While the iPhone OS has managed to establish itself as an alternative UI paradigm, it has only done so on a handheld device; unfortunately, the experience does not translate well to a traditional computer. Touchscreens, as many have pointed out, become tedious and even painful to operate over an extended period when used on a vertical screen; laying them flat removes the stress from holding the arm out at length, but replaces it with stress from the neck constantly bending over to observe the display. As a direct model to copy, therefore, the iPhone isn't much help. But I think it does suggest a useful principle: empower the user but maintain simplicity, by replacing complex abstractions with more directly manipulated ones.

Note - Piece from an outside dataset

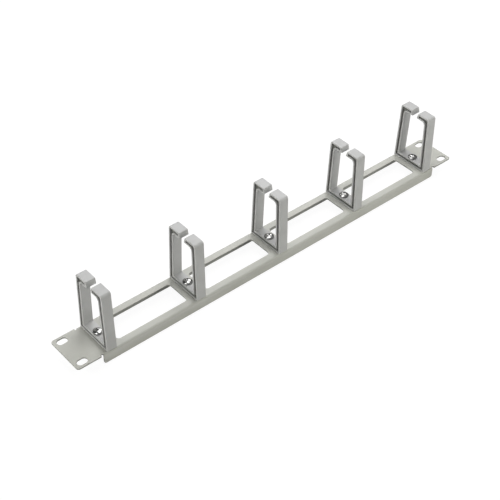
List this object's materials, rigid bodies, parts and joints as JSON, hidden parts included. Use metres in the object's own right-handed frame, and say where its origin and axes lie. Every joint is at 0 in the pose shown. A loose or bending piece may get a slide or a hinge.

Note here that I do not consider a command-line interface to be removing abstractions, as many CLI fans do. While they may argue - and correctly - that any GUI involves much more abstraction from the actual operation of the machine, this is only true from the standpoint of the computer. From the standpoint of the user, a CLI is a much greater cognitive abstraction; it requires the user to hold the command set in their mind or look it up in an external reference, and requires them to memorize when, where, and how to use it. (This is the killer flaw to Archy, in my opinion, as well as the Oberon system described by Mathis.) A good GUI, by contrast, is discoverable; you can try interacting with the system and see what happens, because there are things displayed on-screen that you can manipulate without having to study beforehand.